Because most home cooks don't have a walk-in fridge, or empty space in the family fridge, they have to be creative in finding a spot where the raw bird can spend the night soaking.
Some briners have told me they wash out their big portable beverage coolers, then fill them with the brine and plenty of ice. Still others have told me they toss their birds in a clean trash barrel that has been lined with a plastic bag and packed with brine and ice.
Keeping the raw poultry cold is important: The low temperature wards off nasty bacteria. In cold climes, cooks have put the brining vessel outdoors to sit overnight. But, they warn, that the vessel must have a tight-fitting lid.
Speckamp told me, for instance, about the time a few years ago when he left a goose soaking in a vessel in the back yard of his Carroll County home. The next morning, he awoke to discover that a local fox, not his family, would be dining on Christmas goose.

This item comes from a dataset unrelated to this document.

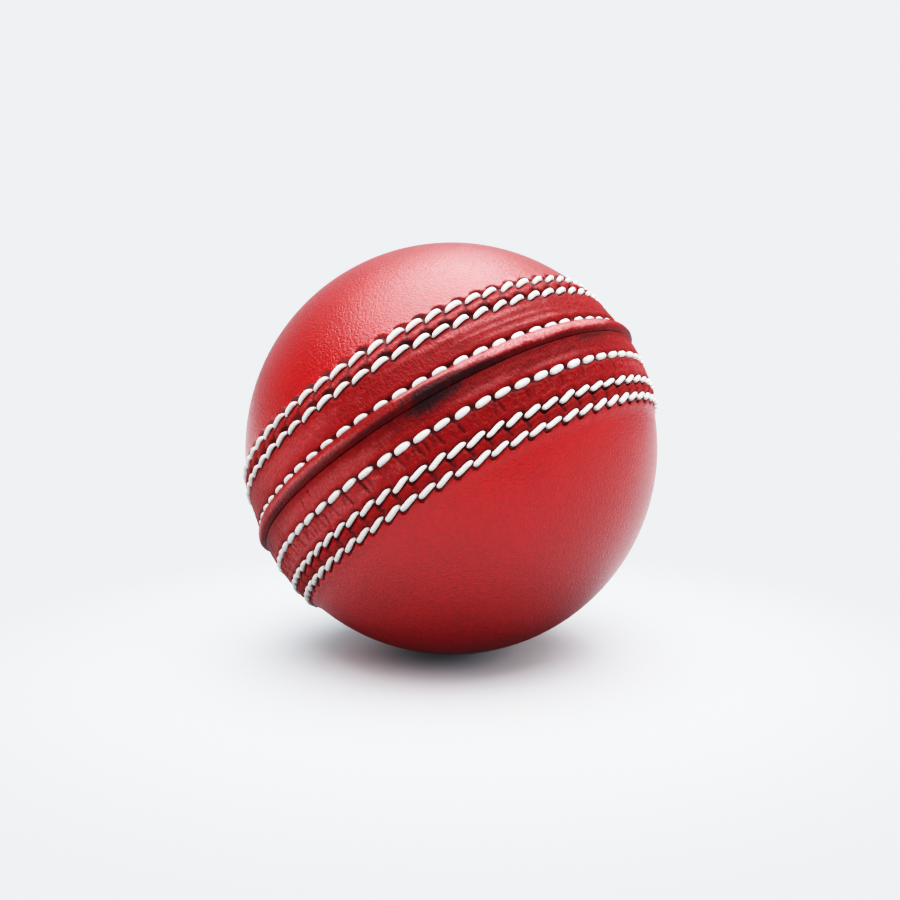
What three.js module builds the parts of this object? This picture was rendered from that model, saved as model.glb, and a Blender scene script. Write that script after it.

Chefs I have met in other parts of the country have also touted the benefits of giving the bird a dip. Out in Oregon, for instance, Molly Schaefer Priest told me she brines both the game birds she cooks at Genoa Restaurant in Portland, as well as the holiday turkey that her husband, Eric, cooks on the family's kettle barbecue grill.
Brining the bird also seems to shorten its cooking time on the grill, Priest said. "We have cooked a 20-pound turkey in 3 1/2 to four hours," she told me.
Another fan of giving the holiday bird a bath is Patrick O'Connell, chef and co-owner of the Inn at Little Washington, the retreat in Virginia mountains that various critics have dubbed the best restaurant in America.
The turkey served at the inn this Thanksgiving and Christmas will be immersed in a brine that contains a long list of exotic ingredients, including the needles from spruce trees.
O'Connell said the spruce needles give the bird a delicate, woody flavor. I could see another side benefit of using this pine-needle bath. When the cook is standing in the kitchen, rattling off the list of ingredients needed to prepare the holiday turkey, he could quote that famous line from Monty Python and the Quest for the Holy Grail: "Bring me a shrubbery."
On the other hand, the sentiments expressed by nonbriners, such as Mark Henry, struck a cord with me. Henry, who is chef at the Oregon Grille in northern Baltimore County, said on Thanksgiving he likes the clean, uncomplicated taste of roast turkey. The birds served at his restaurant come from a local farm, he said. "If you start with a good, fresh bird, brining is not really necessary, unless you want to impart a special flavor.
"To me it is like marinating a good steak," Henry said. "Why do you want to do that, unless you are tired of the flavor of steak?"
Moreover, Henry said, there is the question of whether your taste memory, or sense of Thanksgiving tradition, will allow you to brine the holiday bird.
Henry, for instance, has fond memories of extended family Thanksgiving gatherings where "there were so many people that the dining-room table couldn't hold them. We had to put up card tables, so everybody could have a place."
At these card-table feasts, the turkey was simply roasted, he said, and the onl thing that was brined, or soused, were a couple of the overindulgent kinfolk, who fell asleep on the sofa.
So after hearing both sides of the brining question, I may try to break the bonds of tradition and give the Christmas turkey a serious soaking. But before I do, I will practice by giving a couple of weeknight chickens a salty bath.